My personal blog doesn’t take a lot of traffic per month at around 4000-4500 visits, so it isn’t going to melt any servers. Though I thought it’d be useful to see if any of the above translated through to Google Analytics. The graph below shows a comparison of organic search referrals 30 days from 19 November lining up against the lift in impressions above against the prior 30 day window. Over that time span organic visits to my personal blog grew by around 9.5% or about 400 visits, which is nothing to sneeze at. Comparatively, the same time span for the last three years has fallen in traffic by 6%-8% each year – highlighting that a 9% growth is really quite good.
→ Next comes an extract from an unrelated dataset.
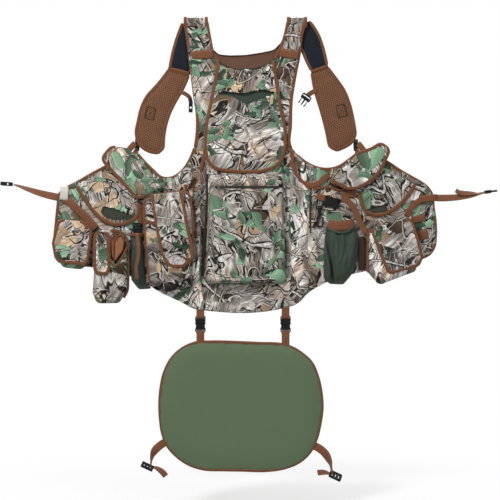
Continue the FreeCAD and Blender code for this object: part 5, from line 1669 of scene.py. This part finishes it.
def bottle_pouch(side, seed, spacing, creases=()):
    """A stretch pouch, open at the top, whose cloth hangs in folds."""
    name = side + "_bottle_pouch"
    poly = outline(name)
    depth = 33.0
    sewn = even(run_of(poly, 1.001, 0.0), 4, closed=False)
    top, low = poly[:, 1].max(), poly[:, 1].min()

    def front(x, z, edge, along):
        seam, _ = edge_info(np.c_[x, z], sewn, closed=False)
        rise = (z - low) / (top - low)
        full = depth * (0.62 + 0.38 * np.sin(np.clip(rise, 0, 1) * math.pi * 0.9))
        full = full * (1 - 0.35 * np.clip((rise - 0.80) / 0.2, 0, 1))
        y = full * dome(seam, 26, 0.62)
        y = y + 4.4 * fade(seam, 8) * waves(x, z, seed, lengths=(9, 26), count=12, angle=84,
                                            spread=0.12)
        y = y + folds(x, z, creases) * fade(seam, 6)
        return np.maximum(y, 5.5 * fade(seam, 4))

    def behind(x, z, edge, along):
        return -np.maximum(front(x, z, edge, along) - 1.8, 0.0)

    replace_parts(pad(name + "_cloth", "green", side + "_wing", poly, POCKET_Y, front, spacing,
                    rings=(2,), back=behind, seed=seed), name)


def link_webs(side, link, tail):
    """The two webbing ends at the top of a wing, turning to their ladder lock."""
    body = side + "_wing"
    sign = SIDES[side]
    web_path(side + "_link_webbing", body, link, width=15, thick=1.6,
             normal=[(0, -1, 0), (0, -1, 0), (-sign * 0.4, -0.9, 0), (-sign * 0.8, -0.5, 0)])
    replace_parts(web_path(side + "_link_tail_webbing", body, tail, width=15, thick=1.6),
                side + "_webbing")


# ------------------------------------------------------------------ left wing pieces
mesh_pocket("left", seed=81, at=(220, 90), turn=-35, span=(6, 0))
pocket("left_upper_pocket", "left_wing", boxy(19.5, roll=12, crown=2.0, amp=0.8, seed=82),
       seed=82, at=(90, 410), turn=-48, cap=(0.8, 4.0), grow=0.03, spacing=5.5, rings=(2, 5, 9))
flap("left_upper_flap", -24.7, seed=83, at=(-330, 150), turn=-48, hinge=(0.999, 2.001))

TALL_FOLDS = [
    (3.0, 7, [(-240, -102.5), (-235, -147.5), (-230, -187.5)]),
    (-3.0, 6, [(-222.5, -162.5), (-210, -197.5), (-185, -217.5)]),
    (3.2, 6, [(-150, -182.5), (-170, -202.5), (-200, -222.5)]),
]
pocket("left_tall_pocket", "left_wing",
       boxy(28.5, roll=9, crown=4.0, amp=1.2, seed=84, lengths=(22, 60), gather=1.0,
            extra=lambda x, z, edge: folds(x, z, TALL_FOLDS) * fade(edge, 10)),
       seed=84, at=(610, -70), turn=12, cap=(1.0, 5.0))
edge_tape("left_tall_pocket_tape", "left_wing", outline("left_tall_pocket"), -21.0, (5.6, 3.2),
          width=9.6, thick=7.0, draw=2.4, spacing=5, seed=84)
tape_path("left_tall_cross_tape", "left_wing", [(-248.75, -57.5), (-240, -62.5), (-227.5, -70)],
          [-31, -34, -35], width=7)
flap("left_tall_flap", -35.7, seed=85, at=(150, -320), turn=6, crown=3.0)

pocket("left_square_pocket", "left_wing", boxy(27.0, roll=10, crown=3.0, amp=1.0, seed=86),
       seed=86, at=(-260, -420), turn=30, cap=(1.0, 4.5))
flap("left_square_flap", -32.7, seed=87, at=(470, 240), turn=35, crown=3.2)

# call pocket, with three divider leaves in its mouth
CALL_FOLDS = [
    (2.6, 6, [(-355, -207.5), (-345, -232.5), (-350, -257.5)]),
    (-2.4, 6, [(-325, -197.5), (-320, -232.5), (-335, -260)]),
]
pocket("call_pocket", "left_wing",
       boxy(30.5, roll=8, crown=3.0, amp=1.0, seed=88, lengths=(18, 46),
            extra=lambda x, z, edge: folds(x, z, CALL_FOLDS) * fade(edge, 8)),
       seed=88, at=(-90, 300), turn=4, cap=(1.0, 4.0), spacing=4.4, rings=(1.5, 3.5, 6),
       hole=outline("call_mouth"))

# Divider leaves: outer depth, indices of the taped points, outline of (x, z)
DIVIDER_Y = -10.0
DIVIDERS = (
    (-34.6, (0, 1, 2),
     [(-338, -104.5), (-327, -91.5), (-311.25, -90.5), (-307.5, -132.5), (-332.5, -156)]),
    (-36.6, (0, 1, 2),
     [(-332.5, -107.5), (-320.25, -93), (-305.5, -96.5), (-305, -132.5), (-329.25, -161)]),
    (-38.6, (4, 0, 1, 2),
     [(-325.75, -111.25), (-308.5, -95.5), (-300.25, -111.25), (-303.5, -134.5),
      (-326.5, -166)]),
)
for i, (leaf_y, taped, pts) in enumerate(DIVIDERS):
    divider = pad(f"call_divider_{i}", "leaf", "left_wing", outline([(*p, 0.5) for p in pts]),
                  DIVIDER_Y, boxy(DIVIDER_Y - leaf_y, roll=1.6, crown=0.9, amp=0.5, seed=90 + i,
                                  lengths=(10, 24), gather=0.3),
                  spacing=2.2, rings=(0.9, 2.0), seed=90 + i)
    tape_path(f"call_divider_edge_{i}", "left_wing", [pts[k] for k in taped], leaf_y - 1.2,
              width=3.0, thick=2.4, step=2.5)
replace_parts(divider, "call_dividers")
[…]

One small personal blog does not make a forgone conclusion but it does begin to get the cogs turning regarding opportunity. For businesses that are located in the USA, they are likely going to naturally use US web hosting and therefore latency isn’t really an issue.
However for businesses located large distances from the US, an opportunity could exist to get a small boost by either switching to US hosting or subscribing to a content delivery network with US points of presence.
A word of caution, Google uses a variety of factors to determine who or what audience in the world a websites content best services. If your website uses a country specific domain such as a .com.au, that website will automatically be more relevant to users searching from within Australia. If however you use a global top level domain such as a .com, Google uses a variety of factors to determine what audience around the world best fits that content. Among those factors is the location of the web hosting, such that a .com using UK web hosting would be more relevant to United Kingdom users. If your business primarily targets a country such as Australia and uses a gTLD, Google Webmaster Tools provides a mechanism to apply geotargeting to the website. By applying geotargeting to a gTLD and a small number of special case ccTLD, it will cause Google to associate that website to the geographic area of the world specified as if it was using the associated country specific domain.